Л. С.: Итак, власть центра ослабла. Я вам задам вопрос простой, который мучает именно тех самых людей, до которых вам надо достучаться. Я попыталась собрать всю возможную совокупность причин, по которым рухнул традиционный порядок. Все, вместе взятые, они укладываются в две альтернативные концепции. Первая: перестройка “удалась” — то есть хотели развалить и развалили (и тогда появляются темы заговора, сюжеты о переделе сырьевых источников, драматургия марионеточного поведения, намеки о выполнении приказов из Америки и т. д. — то есть концепция сегодняшней национал-патриотической оппозиции). Читаешь, скажем, книгу Бориса Олейника, поэта и бывшего члена Верховного Совета СССР, “Князь Тьмы” — там такие страсти про Горбачева — почти как про Калиостро. Есть и вторая концепция, мне более понятная, ибо оперирует категориями человеческими, житейскими, без оккультизма и шпиономании: не умеют, взялись не за свое.

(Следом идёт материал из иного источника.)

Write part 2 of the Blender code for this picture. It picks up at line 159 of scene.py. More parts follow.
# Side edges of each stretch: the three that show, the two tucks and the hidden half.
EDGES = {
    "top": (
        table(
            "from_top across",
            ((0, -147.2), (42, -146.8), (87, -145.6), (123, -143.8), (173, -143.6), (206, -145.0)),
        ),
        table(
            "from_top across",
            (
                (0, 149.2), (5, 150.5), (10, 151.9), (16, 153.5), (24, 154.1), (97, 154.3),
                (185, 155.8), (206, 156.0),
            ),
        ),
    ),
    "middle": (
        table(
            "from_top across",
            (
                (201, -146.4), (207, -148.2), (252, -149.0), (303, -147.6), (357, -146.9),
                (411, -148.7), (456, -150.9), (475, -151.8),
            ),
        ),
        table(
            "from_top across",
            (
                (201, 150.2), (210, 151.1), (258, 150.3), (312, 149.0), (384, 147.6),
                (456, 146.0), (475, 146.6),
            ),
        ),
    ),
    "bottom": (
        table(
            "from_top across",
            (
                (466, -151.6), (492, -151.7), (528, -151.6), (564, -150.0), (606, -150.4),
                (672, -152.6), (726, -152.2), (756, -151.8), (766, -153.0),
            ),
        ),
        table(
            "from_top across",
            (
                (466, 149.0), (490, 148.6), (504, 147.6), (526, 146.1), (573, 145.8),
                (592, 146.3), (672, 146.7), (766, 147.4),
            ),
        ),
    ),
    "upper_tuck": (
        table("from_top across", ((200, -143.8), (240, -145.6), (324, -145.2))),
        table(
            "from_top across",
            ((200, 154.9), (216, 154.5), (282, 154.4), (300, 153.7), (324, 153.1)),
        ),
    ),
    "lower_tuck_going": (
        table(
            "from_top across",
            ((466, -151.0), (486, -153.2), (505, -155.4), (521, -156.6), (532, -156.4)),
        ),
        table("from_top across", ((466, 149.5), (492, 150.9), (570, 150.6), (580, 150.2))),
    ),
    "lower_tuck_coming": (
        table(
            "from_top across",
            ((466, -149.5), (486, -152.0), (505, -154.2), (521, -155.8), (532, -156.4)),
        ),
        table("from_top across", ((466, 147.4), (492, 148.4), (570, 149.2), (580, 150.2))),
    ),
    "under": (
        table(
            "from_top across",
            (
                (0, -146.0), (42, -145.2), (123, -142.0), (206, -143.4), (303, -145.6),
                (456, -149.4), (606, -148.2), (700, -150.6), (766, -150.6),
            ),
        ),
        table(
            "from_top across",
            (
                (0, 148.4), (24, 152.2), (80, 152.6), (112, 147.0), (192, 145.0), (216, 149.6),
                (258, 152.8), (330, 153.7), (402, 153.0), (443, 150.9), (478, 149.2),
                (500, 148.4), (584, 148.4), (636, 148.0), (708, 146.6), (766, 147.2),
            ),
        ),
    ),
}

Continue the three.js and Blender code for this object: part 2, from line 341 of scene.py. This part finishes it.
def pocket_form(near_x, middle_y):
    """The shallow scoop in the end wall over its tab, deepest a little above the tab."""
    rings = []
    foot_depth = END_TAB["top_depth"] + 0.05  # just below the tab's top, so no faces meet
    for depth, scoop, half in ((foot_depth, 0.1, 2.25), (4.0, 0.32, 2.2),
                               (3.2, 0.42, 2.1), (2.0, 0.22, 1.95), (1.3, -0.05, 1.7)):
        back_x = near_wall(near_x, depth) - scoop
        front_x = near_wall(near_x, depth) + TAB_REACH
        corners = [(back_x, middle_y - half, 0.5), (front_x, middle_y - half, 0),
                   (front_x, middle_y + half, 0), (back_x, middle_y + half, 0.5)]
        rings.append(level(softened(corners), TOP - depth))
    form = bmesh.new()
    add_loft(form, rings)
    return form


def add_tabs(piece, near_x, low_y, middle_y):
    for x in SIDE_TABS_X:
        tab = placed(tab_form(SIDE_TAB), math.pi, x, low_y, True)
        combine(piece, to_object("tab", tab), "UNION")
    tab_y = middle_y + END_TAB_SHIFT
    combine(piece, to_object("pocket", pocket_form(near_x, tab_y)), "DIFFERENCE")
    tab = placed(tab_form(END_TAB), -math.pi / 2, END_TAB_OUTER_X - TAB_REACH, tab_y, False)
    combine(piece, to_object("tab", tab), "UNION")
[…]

Г. Я.: Насчет “Князя Тьмы”. Да не в этом же дело. Я не хочу обсуждать вопрос: внедрен Горбачев или не внедрен. Я не знаю, я не верю, я так это не воспринимаю. Давайте заглянем в суть этой проблемы. Какая была у Горбачева особенность, одна, главная? Он почему-то, я не знаю почему, не хотел убивать и сажать в тюрьму. Больше ничего. Все остальное получилось как следствие. Если эту идею можно считать внедренной, ну хорошо. Как перед Богом говорю: больше ничего. Как только люди поняли, что за это их не накажут, и за это, и за это, он не смог с ними совладать. Он мог наорать на Старкова, но не мог (посвоим внутренним убеждениям) снять его с поста главного редактора газеты, он вообще никого и ни за что не смог наказать.
Л. С.: То есть впервые в истории России на самом верху появились начальники, которые вдруг, по какой-то совершенно непостижимой причине, решили взять руки за спину.